* JOB *
Reproduce exactly and only the lines running from the one with "fillet(open_end.edges(), radius=sleeve_lip)" through the one with "obj.matrix_parent_inverse = Matrix.Identity(4)", both end lines included.

— START DATA EXTRACT —

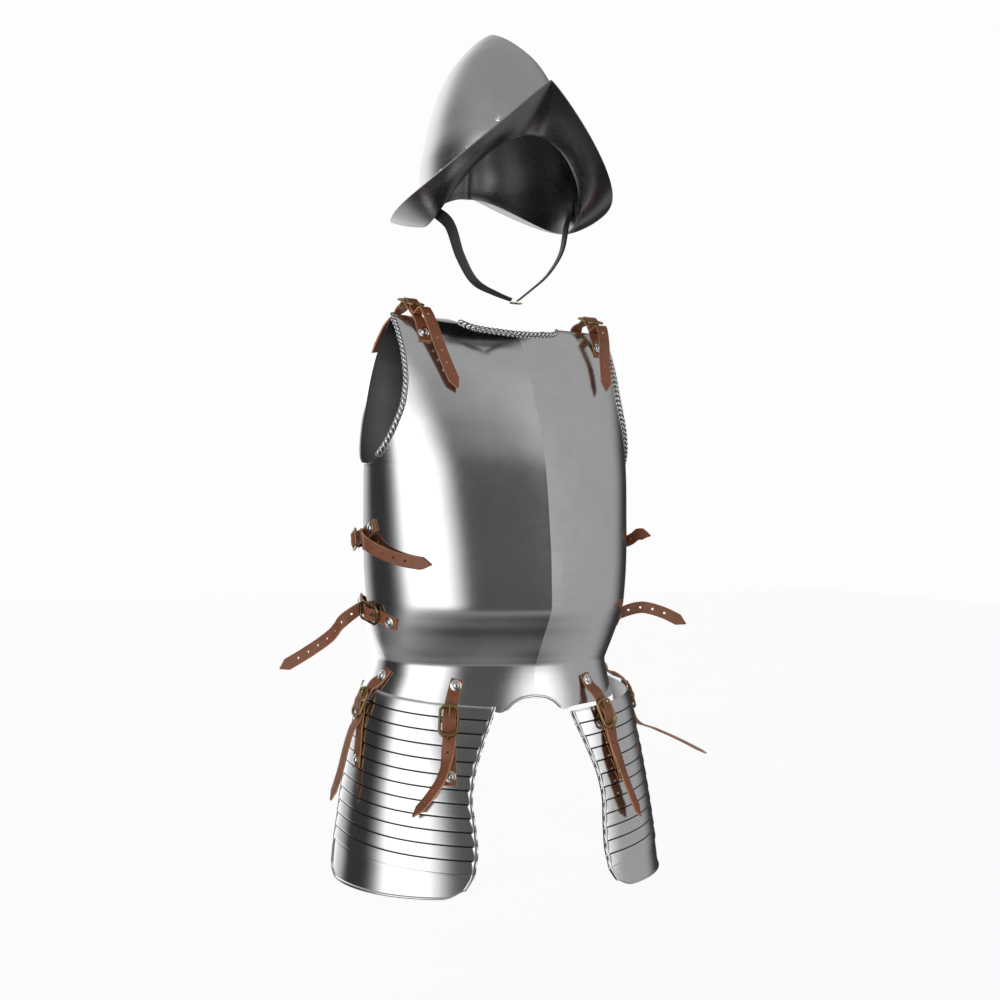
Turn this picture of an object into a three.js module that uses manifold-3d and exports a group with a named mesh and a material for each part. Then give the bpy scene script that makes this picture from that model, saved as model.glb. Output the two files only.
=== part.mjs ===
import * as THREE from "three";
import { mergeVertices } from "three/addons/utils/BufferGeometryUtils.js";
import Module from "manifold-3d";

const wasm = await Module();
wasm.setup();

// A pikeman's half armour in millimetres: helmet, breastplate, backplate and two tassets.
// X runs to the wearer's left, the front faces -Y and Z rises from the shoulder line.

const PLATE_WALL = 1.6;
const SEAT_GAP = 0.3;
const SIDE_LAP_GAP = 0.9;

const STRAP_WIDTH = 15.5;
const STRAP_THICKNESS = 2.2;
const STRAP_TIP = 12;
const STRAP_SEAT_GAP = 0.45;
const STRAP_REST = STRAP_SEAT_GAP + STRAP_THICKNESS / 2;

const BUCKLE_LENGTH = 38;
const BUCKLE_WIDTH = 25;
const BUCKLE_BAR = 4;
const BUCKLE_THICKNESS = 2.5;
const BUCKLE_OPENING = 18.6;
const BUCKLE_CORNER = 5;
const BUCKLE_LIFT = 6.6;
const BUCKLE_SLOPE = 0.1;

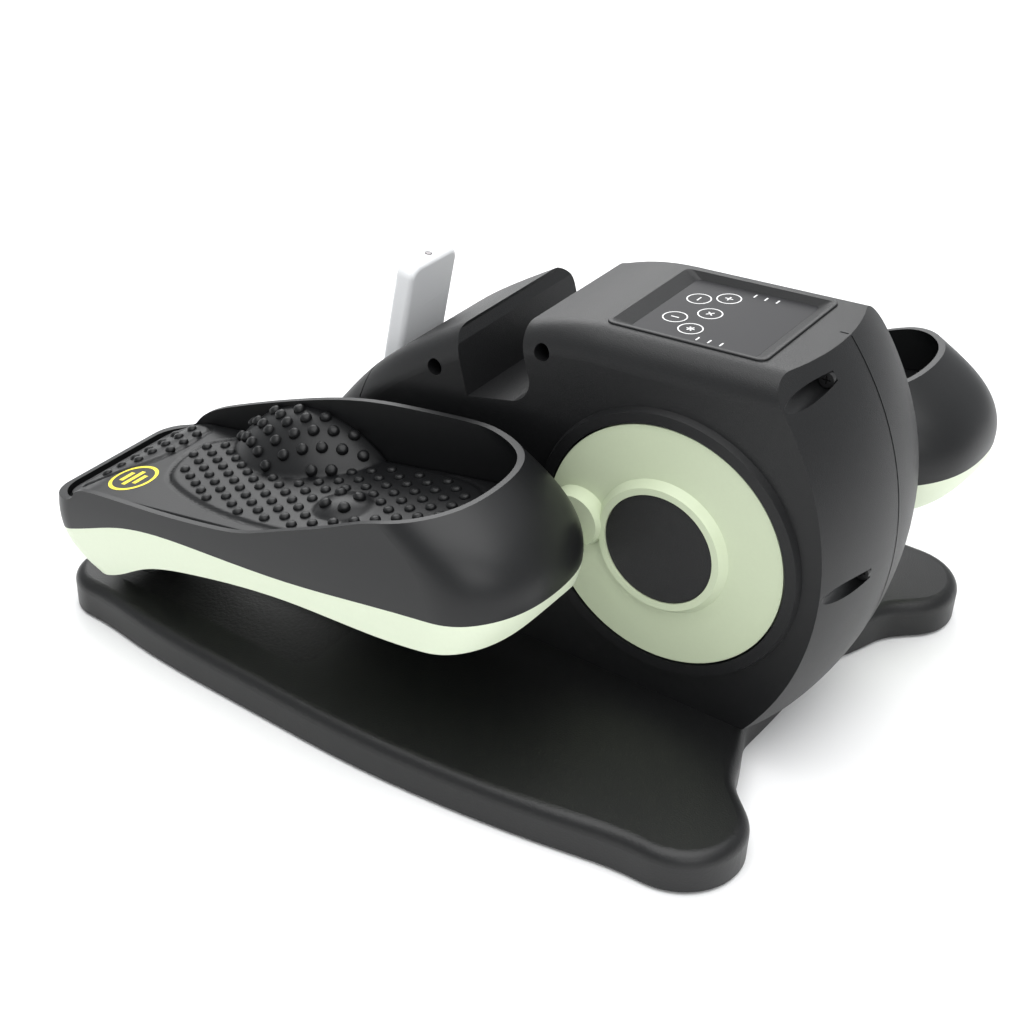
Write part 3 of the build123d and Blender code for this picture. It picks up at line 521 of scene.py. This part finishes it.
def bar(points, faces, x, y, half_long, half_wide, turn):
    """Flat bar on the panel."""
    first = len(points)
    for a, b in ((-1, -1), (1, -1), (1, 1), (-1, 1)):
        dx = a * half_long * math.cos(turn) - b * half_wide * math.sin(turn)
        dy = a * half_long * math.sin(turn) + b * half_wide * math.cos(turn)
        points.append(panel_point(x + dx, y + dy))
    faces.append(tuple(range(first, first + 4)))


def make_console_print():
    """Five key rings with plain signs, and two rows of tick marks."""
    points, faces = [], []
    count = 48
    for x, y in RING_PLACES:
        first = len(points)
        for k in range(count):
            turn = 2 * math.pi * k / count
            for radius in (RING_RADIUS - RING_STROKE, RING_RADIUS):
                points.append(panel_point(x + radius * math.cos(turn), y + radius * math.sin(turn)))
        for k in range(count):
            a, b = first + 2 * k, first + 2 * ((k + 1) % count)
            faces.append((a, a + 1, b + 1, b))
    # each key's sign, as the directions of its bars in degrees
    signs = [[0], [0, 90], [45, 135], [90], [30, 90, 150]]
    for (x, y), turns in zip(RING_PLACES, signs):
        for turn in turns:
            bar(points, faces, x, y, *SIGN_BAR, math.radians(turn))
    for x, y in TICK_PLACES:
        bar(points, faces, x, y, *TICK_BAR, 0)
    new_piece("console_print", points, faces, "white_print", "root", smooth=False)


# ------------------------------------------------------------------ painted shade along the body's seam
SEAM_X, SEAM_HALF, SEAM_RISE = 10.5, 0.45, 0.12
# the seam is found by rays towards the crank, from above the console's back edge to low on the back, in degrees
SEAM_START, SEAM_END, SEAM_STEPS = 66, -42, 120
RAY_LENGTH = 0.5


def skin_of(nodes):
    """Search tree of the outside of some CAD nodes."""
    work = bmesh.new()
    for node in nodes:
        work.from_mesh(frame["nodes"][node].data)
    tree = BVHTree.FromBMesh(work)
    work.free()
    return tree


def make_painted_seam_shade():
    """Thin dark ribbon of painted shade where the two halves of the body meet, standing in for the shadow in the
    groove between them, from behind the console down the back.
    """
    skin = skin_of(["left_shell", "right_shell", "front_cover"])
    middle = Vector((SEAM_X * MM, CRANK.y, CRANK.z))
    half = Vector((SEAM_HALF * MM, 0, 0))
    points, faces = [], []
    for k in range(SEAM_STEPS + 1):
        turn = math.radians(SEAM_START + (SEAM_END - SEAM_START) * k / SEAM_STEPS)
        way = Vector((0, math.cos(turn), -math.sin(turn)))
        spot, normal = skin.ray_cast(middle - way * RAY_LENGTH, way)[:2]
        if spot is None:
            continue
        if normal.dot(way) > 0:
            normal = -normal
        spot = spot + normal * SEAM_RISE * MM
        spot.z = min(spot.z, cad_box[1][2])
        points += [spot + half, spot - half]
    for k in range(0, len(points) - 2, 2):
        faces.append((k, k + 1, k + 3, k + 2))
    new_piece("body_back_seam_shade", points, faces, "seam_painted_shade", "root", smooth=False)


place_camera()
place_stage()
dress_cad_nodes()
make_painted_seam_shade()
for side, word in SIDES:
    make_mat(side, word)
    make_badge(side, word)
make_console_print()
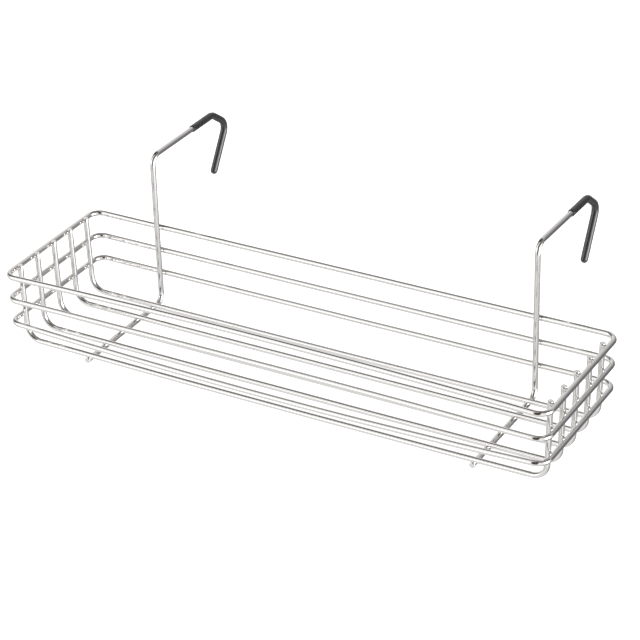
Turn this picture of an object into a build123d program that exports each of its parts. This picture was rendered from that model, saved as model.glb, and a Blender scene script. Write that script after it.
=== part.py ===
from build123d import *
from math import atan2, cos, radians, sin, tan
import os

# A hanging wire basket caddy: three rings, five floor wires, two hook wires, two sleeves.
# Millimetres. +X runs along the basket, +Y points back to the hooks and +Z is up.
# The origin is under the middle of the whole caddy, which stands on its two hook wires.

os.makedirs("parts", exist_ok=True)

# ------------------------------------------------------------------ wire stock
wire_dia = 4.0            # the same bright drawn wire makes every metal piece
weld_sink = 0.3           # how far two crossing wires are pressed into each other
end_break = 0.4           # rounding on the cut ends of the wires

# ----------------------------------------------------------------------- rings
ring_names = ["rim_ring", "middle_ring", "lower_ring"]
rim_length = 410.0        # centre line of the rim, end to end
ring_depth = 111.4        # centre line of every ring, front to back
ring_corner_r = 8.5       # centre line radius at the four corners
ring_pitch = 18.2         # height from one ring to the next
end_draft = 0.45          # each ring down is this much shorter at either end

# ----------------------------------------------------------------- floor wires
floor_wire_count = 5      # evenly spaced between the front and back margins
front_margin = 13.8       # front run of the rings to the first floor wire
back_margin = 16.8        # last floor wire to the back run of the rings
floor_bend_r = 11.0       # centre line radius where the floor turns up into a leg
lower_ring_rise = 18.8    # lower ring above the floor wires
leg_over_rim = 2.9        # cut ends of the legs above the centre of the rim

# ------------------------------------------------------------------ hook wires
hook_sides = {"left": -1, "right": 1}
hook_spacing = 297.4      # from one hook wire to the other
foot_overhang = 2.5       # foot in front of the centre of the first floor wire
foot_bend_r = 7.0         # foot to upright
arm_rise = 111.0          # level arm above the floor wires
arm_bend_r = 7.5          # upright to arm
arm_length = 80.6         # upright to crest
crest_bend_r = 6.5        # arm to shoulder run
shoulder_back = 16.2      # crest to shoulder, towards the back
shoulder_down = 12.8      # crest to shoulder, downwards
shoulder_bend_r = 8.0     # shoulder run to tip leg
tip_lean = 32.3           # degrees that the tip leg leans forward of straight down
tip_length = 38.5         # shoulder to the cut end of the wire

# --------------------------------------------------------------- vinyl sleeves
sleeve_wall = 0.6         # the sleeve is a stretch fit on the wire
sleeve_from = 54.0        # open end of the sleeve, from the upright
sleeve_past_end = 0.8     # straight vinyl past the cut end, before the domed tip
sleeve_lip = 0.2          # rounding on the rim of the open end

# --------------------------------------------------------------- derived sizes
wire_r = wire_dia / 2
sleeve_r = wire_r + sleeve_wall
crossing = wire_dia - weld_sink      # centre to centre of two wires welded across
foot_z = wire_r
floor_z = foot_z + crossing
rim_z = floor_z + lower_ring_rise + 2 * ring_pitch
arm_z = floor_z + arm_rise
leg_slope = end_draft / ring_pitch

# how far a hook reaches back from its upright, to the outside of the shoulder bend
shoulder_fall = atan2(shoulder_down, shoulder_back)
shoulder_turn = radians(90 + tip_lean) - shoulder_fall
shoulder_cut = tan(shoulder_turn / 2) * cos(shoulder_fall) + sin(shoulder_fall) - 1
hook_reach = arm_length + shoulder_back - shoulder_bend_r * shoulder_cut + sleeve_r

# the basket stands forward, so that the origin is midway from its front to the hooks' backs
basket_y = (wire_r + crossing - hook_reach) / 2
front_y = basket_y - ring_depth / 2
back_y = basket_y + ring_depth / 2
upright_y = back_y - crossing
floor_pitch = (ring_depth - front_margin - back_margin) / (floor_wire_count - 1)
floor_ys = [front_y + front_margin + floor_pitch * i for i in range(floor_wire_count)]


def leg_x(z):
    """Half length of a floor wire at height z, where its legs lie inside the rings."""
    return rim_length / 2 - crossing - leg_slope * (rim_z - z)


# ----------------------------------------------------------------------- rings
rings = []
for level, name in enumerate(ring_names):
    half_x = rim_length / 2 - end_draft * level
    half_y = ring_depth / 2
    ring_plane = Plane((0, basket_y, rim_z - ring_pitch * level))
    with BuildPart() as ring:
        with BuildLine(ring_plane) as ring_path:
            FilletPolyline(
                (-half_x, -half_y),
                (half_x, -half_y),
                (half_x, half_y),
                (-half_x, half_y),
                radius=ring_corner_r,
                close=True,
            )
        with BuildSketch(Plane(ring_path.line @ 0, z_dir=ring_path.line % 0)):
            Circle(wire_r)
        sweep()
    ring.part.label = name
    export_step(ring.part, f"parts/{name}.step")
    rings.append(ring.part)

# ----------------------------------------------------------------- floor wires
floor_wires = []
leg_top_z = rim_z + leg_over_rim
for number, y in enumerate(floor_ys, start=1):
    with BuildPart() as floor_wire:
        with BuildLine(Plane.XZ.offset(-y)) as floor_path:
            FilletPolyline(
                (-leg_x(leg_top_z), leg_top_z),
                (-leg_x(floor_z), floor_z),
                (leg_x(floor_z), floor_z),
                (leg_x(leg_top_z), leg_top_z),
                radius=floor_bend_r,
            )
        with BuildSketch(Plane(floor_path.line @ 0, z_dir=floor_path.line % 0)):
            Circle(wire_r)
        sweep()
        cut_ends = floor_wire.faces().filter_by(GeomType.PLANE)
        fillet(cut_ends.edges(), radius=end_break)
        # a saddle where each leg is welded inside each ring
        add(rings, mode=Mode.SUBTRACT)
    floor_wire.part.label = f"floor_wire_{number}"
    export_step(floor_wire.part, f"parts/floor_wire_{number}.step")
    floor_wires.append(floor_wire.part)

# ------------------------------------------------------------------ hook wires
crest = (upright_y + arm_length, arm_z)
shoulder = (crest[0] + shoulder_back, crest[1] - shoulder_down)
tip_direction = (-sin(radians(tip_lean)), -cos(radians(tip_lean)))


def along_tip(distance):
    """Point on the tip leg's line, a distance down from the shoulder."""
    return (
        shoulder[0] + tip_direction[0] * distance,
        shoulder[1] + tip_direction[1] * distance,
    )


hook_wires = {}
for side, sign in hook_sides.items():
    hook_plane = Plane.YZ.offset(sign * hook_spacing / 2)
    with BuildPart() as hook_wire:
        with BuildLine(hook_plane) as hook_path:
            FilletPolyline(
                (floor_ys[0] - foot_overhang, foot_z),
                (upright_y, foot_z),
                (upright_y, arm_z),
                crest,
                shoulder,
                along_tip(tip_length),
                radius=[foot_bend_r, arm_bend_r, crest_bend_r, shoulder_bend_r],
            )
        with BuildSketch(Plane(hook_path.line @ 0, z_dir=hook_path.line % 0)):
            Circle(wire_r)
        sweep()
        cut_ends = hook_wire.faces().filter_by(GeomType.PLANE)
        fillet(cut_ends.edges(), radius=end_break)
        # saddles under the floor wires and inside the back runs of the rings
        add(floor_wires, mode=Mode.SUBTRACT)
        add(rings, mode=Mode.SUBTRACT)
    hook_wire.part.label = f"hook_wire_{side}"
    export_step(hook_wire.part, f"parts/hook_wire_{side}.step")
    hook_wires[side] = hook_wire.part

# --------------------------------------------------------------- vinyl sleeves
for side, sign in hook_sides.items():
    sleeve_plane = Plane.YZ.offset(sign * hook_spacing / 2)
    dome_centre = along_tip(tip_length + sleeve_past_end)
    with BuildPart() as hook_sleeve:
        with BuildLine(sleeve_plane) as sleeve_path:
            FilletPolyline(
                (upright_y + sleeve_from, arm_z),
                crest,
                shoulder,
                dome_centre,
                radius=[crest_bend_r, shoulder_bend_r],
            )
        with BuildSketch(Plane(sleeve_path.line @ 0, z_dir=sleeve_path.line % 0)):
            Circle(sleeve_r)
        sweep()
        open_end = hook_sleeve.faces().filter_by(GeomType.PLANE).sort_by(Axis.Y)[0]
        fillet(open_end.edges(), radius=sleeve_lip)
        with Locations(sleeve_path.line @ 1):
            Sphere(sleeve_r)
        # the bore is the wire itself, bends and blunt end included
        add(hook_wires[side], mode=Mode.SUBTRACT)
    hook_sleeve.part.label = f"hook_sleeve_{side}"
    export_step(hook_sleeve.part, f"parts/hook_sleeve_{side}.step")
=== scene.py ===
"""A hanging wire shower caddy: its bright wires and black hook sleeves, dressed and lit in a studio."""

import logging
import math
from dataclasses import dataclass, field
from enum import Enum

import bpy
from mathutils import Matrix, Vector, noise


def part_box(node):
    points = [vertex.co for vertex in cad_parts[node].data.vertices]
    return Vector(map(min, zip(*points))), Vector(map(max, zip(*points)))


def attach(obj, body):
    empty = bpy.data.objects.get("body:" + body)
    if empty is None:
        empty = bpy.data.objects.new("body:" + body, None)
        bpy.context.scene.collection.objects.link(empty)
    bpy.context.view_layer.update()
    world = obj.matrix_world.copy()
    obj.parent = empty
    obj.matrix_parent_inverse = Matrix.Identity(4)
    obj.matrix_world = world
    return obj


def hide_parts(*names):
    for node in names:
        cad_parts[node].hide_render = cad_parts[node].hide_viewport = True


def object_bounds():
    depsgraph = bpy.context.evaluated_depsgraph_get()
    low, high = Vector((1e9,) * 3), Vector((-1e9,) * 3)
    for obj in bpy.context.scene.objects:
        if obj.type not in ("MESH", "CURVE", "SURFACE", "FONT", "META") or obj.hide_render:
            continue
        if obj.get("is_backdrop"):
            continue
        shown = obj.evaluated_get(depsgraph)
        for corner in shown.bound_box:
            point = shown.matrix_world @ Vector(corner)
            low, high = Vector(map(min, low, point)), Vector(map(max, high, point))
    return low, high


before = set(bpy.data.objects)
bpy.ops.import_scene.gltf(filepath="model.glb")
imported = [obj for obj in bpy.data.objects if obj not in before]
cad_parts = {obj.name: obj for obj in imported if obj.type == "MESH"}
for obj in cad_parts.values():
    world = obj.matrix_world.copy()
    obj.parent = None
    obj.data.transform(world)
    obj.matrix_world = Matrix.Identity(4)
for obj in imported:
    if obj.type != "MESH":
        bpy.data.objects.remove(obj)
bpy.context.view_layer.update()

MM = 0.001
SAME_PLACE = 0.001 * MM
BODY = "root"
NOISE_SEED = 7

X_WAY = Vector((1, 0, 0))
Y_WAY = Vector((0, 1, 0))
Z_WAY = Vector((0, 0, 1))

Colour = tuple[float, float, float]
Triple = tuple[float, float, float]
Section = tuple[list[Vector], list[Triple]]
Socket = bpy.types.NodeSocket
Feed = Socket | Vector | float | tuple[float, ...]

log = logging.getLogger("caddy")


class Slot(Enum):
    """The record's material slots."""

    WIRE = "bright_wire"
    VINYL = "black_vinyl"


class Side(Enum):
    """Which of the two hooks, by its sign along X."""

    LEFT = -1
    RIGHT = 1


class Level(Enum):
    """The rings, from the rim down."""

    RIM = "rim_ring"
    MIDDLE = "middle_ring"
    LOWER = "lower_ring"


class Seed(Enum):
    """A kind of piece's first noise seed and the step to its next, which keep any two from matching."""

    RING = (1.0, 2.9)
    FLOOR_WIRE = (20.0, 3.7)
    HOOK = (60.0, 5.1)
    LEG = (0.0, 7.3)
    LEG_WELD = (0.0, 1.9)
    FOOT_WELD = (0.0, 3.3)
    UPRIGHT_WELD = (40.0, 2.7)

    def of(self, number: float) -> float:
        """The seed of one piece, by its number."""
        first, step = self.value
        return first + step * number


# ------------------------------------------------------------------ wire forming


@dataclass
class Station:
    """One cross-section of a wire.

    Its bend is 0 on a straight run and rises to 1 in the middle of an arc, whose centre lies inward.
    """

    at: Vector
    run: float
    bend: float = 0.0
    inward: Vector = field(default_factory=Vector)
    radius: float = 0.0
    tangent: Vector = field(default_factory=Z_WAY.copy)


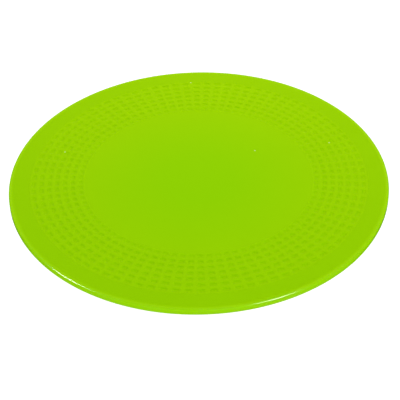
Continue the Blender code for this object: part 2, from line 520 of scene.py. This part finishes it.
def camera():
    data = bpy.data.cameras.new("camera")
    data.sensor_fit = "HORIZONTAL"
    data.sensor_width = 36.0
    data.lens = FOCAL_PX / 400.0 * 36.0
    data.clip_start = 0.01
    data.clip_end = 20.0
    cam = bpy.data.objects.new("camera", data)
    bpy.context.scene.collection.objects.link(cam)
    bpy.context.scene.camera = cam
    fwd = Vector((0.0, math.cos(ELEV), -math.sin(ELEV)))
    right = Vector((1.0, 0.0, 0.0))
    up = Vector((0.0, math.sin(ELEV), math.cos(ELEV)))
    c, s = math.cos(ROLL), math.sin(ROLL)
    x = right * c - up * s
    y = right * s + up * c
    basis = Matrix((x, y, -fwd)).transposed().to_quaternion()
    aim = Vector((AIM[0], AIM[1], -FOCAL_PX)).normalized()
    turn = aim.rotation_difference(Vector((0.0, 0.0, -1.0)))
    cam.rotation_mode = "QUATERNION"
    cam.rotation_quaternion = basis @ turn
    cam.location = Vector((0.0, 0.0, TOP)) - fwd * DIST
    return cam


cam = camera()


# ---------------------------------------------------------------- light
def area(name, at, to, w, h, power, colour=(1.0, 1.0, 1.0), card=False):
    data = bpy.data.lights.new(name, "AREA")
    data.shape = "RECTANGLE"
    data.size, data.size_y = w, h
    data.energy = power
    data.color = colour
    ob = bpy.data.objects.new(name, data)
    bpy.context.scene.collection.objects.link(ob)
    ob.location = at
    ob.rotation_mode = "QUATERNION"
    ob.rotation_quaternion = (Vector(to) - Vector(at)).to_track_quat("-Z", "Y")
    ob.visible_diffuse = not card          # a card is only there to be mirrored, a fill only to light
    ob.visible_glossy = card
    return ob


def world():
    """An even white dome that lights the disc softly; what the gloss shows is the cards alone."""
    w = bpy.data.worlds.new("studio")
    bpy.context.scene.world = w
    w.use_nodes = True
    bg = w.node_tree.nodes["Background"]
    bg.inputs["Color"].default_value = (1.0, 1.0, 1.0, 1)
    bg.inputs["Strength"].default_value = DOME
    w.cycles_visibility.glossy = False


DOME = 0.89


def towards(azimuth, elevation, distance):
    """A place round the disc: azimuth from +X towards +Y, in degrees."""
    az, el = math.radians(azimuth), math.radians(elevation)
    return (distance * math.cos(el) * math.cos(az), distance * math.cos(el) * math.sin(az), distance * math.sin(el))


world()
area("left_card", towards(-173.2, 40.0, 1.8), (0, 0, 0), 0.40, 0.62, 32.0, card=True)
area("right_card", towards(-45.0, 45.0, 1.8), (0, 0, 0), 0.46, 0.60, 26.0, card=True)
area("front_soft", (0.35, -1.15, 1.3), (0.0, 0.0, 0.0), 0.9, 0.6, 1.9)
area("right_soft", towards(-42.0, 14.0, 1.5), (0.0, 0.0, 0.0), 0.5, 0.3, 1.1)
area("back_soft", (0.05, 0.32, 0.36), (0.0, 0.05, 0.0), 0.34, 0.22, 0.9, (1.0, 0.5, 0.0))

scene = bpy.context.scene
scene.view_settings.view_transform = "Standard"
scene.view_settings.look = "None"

— END DATA EXTRACT —

* RESULT BELOW *
        fillet(open_end.edges(), radius=sleeve_lip)
        with Locations(sleeve_path.line @ 1):
            Sphere(sleeve_r)
        # the bore is the wire itself, bends and blunt end included
        add(hook_wires[side], mode=Mode.SUBTRACT)
    hook_sleeve.part.label = f"hook_sleeve_{side}"
    export_step(hook_sleeve.part, f"parts/hook_sleeve_{side}.step")
=== scene.py ===
"""A hanging wire shower caddy: its bright wires and black hook sleeves, dressed and lit in a studio."""

import logging
import math
from dataclasses import dataclass, field
from enum import Enum

import bpy
from mathutils import Matrix, Vector, noise


def part_box(node):
    points = [vertex.co for vertex in cad_parts[node].data.vertices]
    return Vector(map(min, zip(*points))), Vector(map(max, zip(*points)))


def attach(obj, body):
    empty = bpy.data.objects.get("body:" + body)
    if empty is None:
        empty = bpy.data.objects.new("body:" + body, None)
        bpy.context.scene.collection.objects.link(empty)
    bpy.context.view_layer.update()
    world = obj.matrix_world.copy()
    obj.parent = empty
    obj.matrix_parent_inverse = Matrix.Identity(4)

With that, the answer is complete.